I had decided to launch a fashion business at the age of 23 with the idea in mind of not re-defining fashion but re-defining how it was made.
This is how Rakha’s journey started back in 2010. At the time I knew almost nothing about sustainability however, I knew that I did not want to make clothes from synthetic or low quality fabrics. I was keen on the idea of creating clothes made out of natural and environmentally friendly materials that were high quality but also affordable.

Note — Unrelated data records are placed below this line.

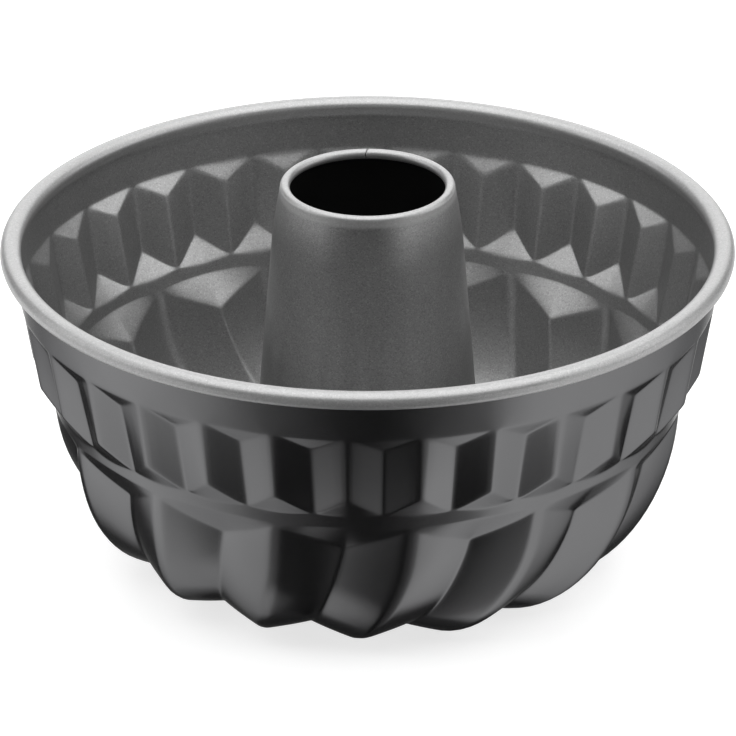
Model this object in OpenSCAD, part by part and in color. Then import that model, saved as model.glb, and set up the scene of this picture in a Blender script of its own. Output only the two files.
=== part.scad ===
// Gugelhupf pan: a pleated sheet-metal bowl with a rolled rim, and a tapered
// chimney tube crimped into the hole in the middle of its bottom.
// Millimetres, +Z up, origin on the resting plane under the chimney's axis.
// The front of the pan faces -Y. Angles count from there towards +X.

/* [Bowl] */
// Diameter over the rolled rim
rim_d = 232; // [190:1:300]
// Depth from the middle of the rolled rim to the resting plane
bowl_depth = 103.6; // [84:0.1:130]
// Thickness of the bowl's coated sheet
sheet_t = 0.6; // [0.4:0.1:1]
// Diameter of the rolled rim
bead_d = 5.4; // [4.6:0.1:8]
// Height of the plain band, from the middle of the rim to the ribs
band_h = 14.6; // [8:0.1:20]
// How far the plain band leans in over its height
band_lean = 1; // [0.4:0.1:3]

/* [Ribs] */
// Height of the ribbed zone
rib_h = 29.7; // [20:0.1:34]
// How far the ribbed zone leans in over its height
rib_lean = 9.1; // [7:0.1:12]
// Height of the sloped facet at the top of each groove
groove_top_h = 5.5; // [3:0.1:8]
// How far in that facet leads, so how deep the groove starts
groove_in = 3.7; // [2:0.1:5]
// Height of the sloped facet under each rib
rib_foot_h = 6.2; // [3:0.1:9]
// How far the rib stands out above that facet
rib_out = 5.3; // [3:0.1:6.5]
// Height of the plain ledge between the ribs and the flutes
ledge_h = 6.1; // [2:0.1:9]
// How far the ledge leans in over its height
ledge_lean = 1; // [0.1:0.1:2]

/* [Flutes] */
// Number of flutes round the bowl, with two ribs over each
flute_count = 15; // [12:1:18]
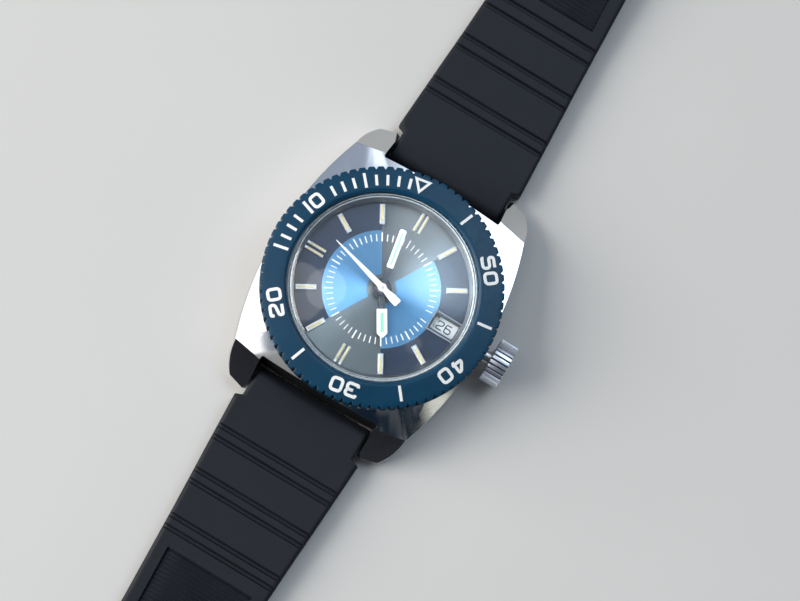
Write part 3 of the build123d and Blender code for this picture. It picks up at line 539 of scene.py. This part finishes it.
def make_case():
    refined("case_middle", "case", "case", [steel_top, steel_bright, steel_painted_shade],
            0.05, case_paint, sharp=10)
    refined("case_back", "back_cover", "case", [steel_back], 0.08)


CROWN_LOW, CROWN_HIGH = span("crown")
CROWN_RIDGES, CROWN_GROOVE = 28, 0.36
# Share of a ridge's pitch from its middle, and how deep the rim is there.
RIDGE_SHAPE = ((-0.5, 1), (-0.42, 0.96), (-0.37, 0.6), (-0.335, 0.12), (-0.29, 0), (0, -0.03), (0.29, 0),
               (0.335, 0.12), (0.37, 0.6), (0.42, 0.96))
GROOVE_STEPS = (0, 1, 8, 9)  # places in the shape above whose faces lie down in a groove
RIM_FACES = range(6, 10)  # faces of the profile along the rim


def crown_profile(rim, length):
    """(radius, distance along the stem) round half a section of the crown."""
    return [(0.51, 1.9), (0.51, 1.12), (1.45, 1.12), (1.45, 0.05), (1.5, 0), (2.5, 0), (rim - 0.1, 0.06),
            (rim - 0.02, 0.12), (rim, 0.18), (rim, length - 0.24), (rim - 0.03, length - 0.17),
            (min(rim - 0.1, 2.82), length - 0.08), (2.6, length - 0.06), (2.4, length - 0.04),
            (1.2, length - 0.015), (0.02, length), (0.02, 1.9)]


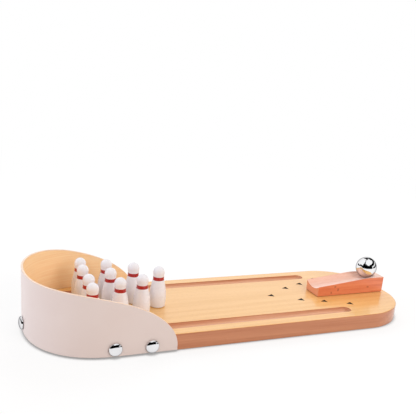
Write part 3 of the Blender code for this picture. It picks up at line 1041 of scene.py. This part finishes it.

After few years, as the business grew, I realised that subconsciously I was drawn into the fast fashion culture, creating new collections every month, with insufficient focus on sustainability and durability. As a result, my initial idea of starting a sustainable fashion business almost vanished. At this point I had taken a decision to stop trading, with the aim of relaunching Rakha as a truly sustainable brand. Of course from a purely business perspective this was not a wise decision. This was my (Rakha’s) turning point, and the start of a long sustainability journey, with the ultimate aim of making Rakha a completely sustainable women’s wear brand.
Currently Rakha brand creates collections made from approximately 80% bio-degradable and %20 recycled, and all certified materials.
Continuing my journey at CISL my goal is to find out how I can reduce the use of raw materials in Rakha’s supply chain thus reducing its reliability on natural resources. Even though all materials used by Rakha are sustainable, there is a great deal more to be done in order to make improvements needed to achieve a complete closed loop supply chain. From a different perspective, at the start of my sustainable fashion journey four years ago, a majority of customers did not care about where the materials were sourced from, how the garments were created, or the wider social and environmental impacts of these processes. With an increasing interest in and awareness of sustainable fashion a growing number of people are making a conscious effort to avoid fast fashion. However, this is still not the mass market and in my view there is also a great deal of marketing and communication that needs to be done.
While Rakha’s biggest challenge is to reduce the use of its raw materials usage by 50% within a 2 year period, by using biodegradable recycled materials, the challenge of communicating this to the mass market still remains. Achieving this 2 year target while growing Rakha’s customer base will be the key measure of my success.